Plan view of the proposed monitoring system

Conclusions

This paper reported that the Linjiabang landslide occurred on September 16, 2017, in Wanyuan County, Sichuan Province, China. Based on field investigations, boreholes, and exploratory trenches, we presented landslide features and possible triggering factors and then analysed landslide mitigation measures. The conclusions are as follows:

1. 1.

   The Linjiabang landslide has been active for at least 34 years and is a typical slow-moving landslide in the hills area, with a total volume of 7.2 × 10⁵ m³. Two slip surfaces were determined based on the boreholes and exploratory trenches.

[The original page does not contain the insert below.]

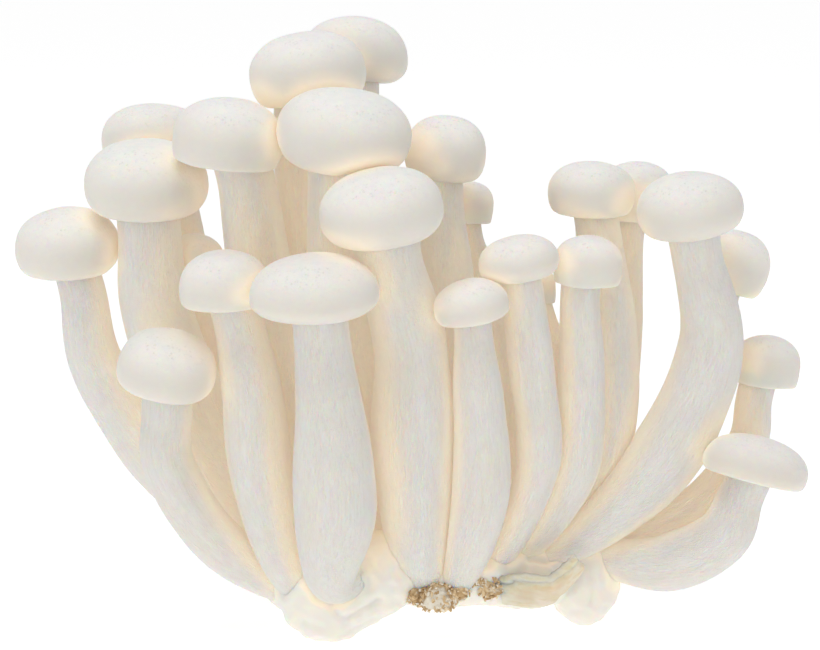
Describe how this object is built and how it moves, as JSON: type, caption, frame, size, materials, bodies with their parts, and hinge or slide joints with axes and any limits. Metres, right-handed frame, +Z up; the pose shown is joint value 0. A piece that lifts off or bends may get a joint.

The lower slip surface was the main sliding surface along the interface between bedrock and overlying deposits, and the upper slip surface was a secondary slip surface. The Linjiabang landslide could be divided into two deformation areas: the strong deformation area with abundant deformation (such as subsidence, tensile cracks, and bulges) and the weak deformation area with no obvious deformation but some tiny fissures formed during the rainy season.

2. 2.

   Both the longer-term rainfall and anthropogenic activities (such as slope cutting for houses, land use changes, and deforestation) were considered to be the main triggering factors of the landslide.

3. 3.

   At present, the landslide is unstable overall. Therefore, the main engineering measures, including anti-sliding piles, an anti-sliding retaining wall, and intercepting ditch, were implemented to control the continuous displacement of the landslide. However, the engineering measures have not yet been finalized, so some interim measures are required to effectively mitigate the landslide disaster. In addition, the effectiveness of the above measures should be further tested, and some efforts should be carried out for modeling the landslide by the physical-based model.